→ What you need to do
Write out only the span of lines that begins at the line with "What FreeCAD Python" and ends at the line with "STRIKE_Y = -69.0". Keep both end lines, word for word.

(Entries with model source code)
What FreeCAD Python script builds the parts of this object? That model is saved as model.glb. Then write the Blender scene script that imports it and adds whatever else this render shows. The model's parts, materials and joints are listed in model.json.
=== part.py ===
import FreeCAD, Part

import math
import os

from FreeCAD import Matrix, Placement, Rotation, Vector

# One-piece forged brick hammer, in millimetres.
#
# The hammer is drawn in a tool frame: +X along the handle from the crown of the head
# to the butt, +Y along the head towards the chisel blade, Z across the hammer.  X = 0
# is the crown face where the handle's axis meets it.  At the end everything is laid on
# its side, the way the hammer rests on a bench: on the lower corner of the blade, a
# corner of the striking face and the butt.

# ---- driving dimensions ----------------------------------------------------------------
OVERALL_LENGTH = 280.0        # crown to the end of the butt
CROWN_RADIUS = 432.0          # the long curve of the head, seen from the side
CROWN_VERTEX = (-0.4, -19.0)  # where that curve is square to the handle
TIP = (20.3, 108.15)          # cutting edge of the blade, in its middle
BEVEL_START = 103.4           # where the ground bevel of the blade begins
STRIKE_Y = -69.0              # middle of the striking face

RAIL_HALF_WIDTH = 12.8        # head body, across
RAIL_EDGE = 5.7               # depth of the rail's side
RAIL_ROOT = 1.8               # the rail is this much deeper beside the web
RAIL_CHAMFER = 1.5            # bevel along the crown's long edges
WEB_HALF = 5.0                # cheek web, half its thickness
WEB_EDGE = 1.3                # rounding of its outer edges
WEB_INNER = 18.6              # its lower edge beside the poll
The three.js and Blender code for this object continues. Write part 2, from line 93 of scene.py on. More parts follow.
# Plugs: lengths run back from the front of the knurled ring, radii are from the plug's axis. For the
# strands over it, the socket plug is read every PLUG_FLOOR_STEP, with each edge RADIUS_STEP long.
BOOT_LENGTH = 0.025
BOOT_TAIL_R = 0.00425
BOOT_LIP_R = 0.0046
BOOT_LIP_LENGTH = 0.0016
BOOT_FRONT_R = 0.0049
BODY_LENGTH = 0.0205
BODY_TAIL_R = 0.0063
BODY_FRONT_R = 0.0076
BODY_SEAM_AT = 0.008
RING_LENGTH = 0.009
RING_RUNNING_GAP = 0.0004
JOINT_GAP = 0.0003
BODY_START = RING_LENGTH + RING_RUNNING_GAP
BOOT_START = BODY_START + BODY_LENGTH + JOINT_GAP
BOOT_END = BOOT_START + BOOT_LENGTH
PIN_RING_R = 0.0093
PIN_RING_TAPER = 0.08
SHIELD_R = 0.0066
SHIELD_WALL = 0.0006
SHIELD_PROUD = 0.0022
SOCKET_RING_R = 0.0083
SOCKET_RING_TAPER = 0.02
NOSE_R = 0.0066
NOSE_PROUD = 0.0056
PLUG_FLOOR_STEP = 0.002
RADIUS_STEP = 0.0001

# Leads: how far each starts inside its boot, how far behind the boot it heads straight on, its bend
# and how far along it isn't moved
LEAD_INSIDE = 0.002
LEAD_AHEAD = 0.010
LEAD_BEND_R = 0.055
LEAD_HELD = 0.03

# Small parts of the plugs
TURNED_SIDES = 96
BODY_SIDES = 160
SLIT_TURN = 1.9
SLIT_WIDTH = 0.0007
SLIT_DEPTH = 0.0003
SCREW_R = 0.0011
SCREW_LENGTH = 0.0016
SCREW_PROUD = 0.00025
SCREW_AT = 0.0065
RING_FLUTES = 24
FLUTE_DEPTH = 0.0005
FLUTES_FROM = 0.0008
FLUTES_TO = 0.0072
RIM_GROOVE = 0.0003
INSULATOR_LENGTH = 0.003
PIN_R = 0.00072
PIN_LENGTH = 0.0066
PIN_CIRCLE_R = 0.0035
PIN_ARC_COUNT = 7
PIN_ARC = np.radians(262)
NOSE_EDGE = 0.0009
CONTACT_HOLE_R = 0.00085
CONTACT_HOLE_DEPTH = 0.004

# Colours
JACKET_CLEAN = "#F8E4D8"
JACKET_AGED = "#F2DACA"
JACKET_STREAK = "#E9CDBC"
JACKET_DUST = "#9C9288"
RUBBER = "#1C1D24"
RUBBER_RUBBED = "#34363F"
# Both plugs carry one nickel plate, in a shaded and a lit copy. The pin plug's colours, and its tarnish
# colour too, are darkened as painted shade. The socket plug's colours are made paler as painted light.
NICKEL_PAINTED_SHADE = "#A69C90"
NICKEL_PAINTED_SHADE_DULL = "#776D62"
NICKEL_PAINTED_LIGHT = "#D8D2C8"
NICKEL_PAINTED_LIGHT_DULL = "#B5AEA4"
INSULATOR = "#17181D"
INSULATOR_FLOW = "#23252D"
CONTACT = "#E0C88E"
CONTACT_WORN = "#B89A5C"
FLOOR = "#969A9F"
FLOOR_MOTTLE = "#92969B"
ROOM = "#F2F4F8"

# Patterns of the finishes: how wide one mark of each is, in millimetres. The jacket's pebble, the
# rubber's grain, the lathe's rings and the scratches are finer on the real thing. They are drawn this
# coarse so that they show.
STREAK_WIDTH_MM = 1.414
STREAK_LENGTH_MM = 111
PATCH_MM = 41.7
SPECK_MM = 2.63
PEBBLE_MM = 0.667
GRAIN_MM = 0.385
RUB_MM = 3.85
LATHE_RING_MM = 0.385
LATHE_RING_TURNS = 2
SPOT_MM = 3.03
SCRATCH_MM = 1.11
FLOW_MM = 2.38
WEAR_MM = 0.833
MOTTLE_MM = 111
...
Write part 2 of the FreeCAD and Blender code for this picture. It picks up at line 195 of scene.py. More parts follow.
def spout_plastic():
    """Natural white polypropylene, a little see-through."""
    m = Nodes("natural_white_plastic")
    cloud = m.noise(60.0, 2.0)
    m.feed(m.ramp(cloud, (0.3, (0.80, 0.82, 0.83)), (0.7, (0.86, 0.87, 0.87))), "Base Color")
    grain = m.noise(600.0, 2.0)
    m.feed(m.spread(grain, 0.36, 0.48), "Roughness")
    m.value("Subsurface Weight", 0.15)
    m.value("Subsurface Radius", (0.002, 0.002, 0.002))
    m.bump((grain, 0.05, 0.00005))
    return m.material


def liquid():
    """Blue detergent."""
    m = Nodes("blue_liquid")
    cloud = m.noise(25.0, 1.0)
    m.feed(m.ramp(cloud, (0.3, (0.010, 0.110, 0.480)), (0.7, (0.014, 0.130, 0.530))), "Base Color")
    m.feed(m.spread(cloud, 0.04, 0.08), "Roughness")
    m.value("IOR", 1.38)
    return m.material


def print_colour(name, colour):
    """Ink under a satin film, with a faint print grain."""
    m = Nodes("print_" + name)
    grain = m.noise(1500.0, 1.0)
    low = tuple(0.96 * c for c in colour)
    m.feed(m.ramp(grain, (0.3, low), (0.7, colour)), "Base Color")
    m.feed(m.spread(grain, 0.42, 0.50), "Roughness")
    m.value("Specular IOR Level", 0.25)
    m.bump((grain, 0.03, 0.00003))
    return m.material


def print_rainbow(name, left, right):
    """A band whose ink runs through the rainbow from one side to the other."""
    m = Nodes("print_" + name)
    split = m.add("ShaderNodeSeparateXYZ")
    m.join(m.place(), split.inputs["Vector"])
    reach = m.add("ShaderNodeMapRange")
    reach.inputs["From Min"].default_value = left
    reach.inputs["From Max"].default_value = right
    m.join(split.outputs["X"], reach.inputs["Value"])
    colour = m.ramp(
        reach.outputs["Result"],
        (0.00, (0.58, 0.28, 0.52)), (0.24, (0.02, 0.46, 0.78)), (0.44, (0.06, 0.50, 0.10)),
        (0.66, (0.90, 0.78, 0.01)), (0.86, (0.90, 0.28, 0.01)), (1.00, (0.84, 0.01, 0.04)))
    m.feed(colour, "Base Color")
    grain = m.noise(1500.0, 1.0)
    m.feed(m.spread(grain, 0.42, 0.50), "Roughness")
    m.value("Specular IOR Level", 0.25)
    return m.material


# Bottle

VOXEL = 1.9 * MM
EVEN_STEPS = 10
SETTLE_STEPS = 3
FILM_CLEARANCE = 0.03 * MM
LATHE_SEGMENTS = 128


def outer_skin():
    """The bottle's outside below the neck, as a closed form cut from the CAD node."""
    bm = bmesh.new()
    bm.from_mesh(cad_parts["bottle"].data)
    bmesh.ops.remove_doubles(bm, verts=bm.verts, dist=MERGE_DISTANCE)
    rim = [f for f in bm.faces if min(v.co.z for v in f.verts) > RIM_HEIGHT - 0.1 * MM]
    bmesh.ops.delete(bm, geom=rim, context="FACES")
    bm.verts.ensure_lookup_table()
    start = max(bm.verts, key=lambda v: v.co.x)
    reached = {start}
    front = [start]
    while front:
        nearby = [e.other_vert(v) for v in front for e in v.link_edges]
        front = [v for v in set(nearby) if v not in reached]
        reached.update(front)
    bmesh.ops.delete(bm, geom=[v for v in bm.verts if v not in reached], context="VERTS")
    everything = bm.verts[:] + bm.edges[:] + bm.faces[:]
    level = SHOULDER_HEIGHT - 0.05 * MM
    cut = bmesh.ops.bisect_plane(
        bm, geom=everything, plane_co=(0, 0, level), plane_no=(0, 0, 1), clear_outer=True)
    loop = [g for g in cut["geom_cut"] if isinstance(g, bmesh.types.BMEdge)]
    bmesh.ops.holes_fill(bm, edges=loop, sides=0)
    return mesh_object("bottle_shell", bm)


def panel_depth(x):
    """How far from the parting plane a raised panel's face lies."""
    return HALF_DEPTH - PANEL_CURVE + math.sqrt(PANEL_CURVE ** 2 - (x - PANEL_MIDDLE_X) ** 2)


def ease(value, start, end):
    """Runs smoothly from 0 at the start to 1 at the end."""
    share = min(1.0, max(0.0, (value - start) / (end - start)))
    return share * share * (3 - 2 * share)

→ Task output
What FreeCAD Python script builds the parts of this object? That model is saved as model.glb. Then write the Blender scene script that imports it and adds whatever else this render shows. The model's parts, materials and joints are listed in model.json.
=== part.py ===
import FreeCAD, Part

import math
import os

from FreeCAD import Matrix, Placement, Rotation, Vector

# One-piece forged brick hammer, in millimetres.
#
# The hammer is drawn in a tool frame: +X along the handle from the crown of the head
# to the butt, +Y along the head towards the chisel blade, Z across the hammer.  X = 0
# is the crown face where the handle's axis meets it.  At the end everything is laid on
# its side, the way the hammer rests on a bench: on the lower corner of the blade, a
# corner of the striking face and the butt.

# ---- driving dimensions ----------------------------------------------------------------
OVERALL_LENGTH = 280.0        # crown to the end of the butt
CROWN_RADIUS = 432.0          # the long curve of the head, seen from the side
CROWN_VERTEX = (-0.4, -19.0)  # where that curve is square to the handle
TIP = (20.3, 108.15)          # cutting edge of the blade, in its middle
BEVEL_START = 103.4           # where the ground bevel of the blade begins
STRIKE_Y = -69.0              # middle of the striking face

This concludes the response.